Transformers, Linear RNNs, LSTMs, and word embeddings all independently converge on periodic Fourier number representations with dominant periods T=2, 5, 10.
Key Takeaways
Two-tiered hierarchy: all tested architectures produce Fourier-domain spikes at T=2,5,10, but only some develop geometrically separable mod-T features usable for linear classification.
Formal result: Fourier domain sparsity is necessary but not sufficient for mod-T geometric separability – the gap explains why similar-looking representations vary in downstream utility.
Data, architecture, optimizer, and tokenizer each independently shape whether geometric separability emerges from training.
Two acquisition routes for separable features: complementary co-occurrence signals in natural language data, or multi-token (not single-token) arithmetic training.
Framed as convergent evolution: diverse model families reach similar internal structure from different training signals and objectives.
Hacker News Comment Review
Core debate centers on whether convergence is data-driven (corpus statistics, Benford’s Law-like distributions) or architecture-driven; commenters felt the paper addressed this but left the split under-quantified.

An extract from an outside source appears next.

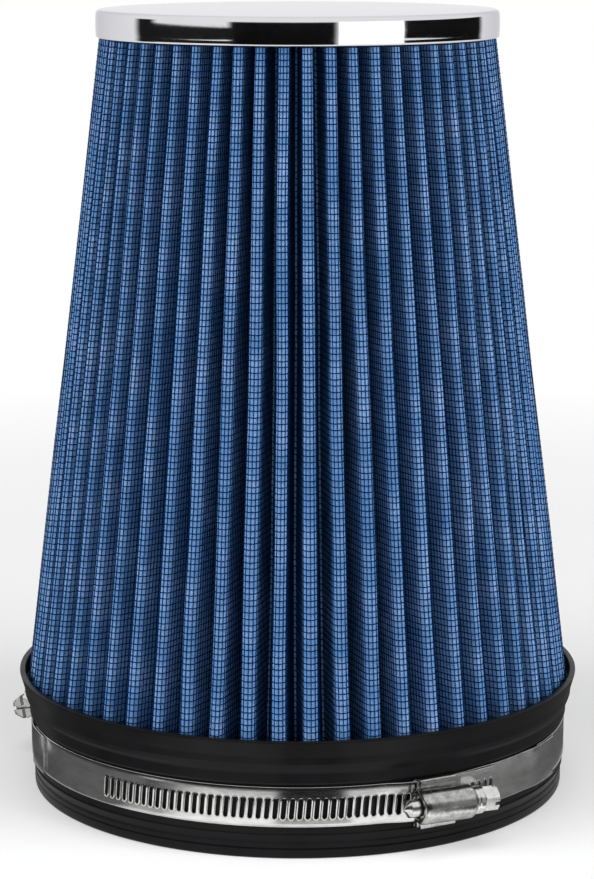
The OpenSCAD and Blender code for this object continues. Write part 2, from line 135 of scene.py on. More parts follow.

The “platonic representation hypothesis” framing resonated; one commenter flagged practical upside – shared representations could provide an entry point for injecting innate mathematical operation primitives into models, a currently unsolved alignment problem.
The HN submission title was flagged as editorialized and stronger than what the paper actually claims, which is a common peer-trust signal to watch on ML paper threads.
Notable Comments
@zjp: convergence across architectures and languages makes a strong empirical case for universal grammar – models aren’t divining structure, they’re recovering it from human text.
@dboreham: predicts convergent emergent states across learning systems trained on similar data will turn out to be pervasive and may explain biological instinct.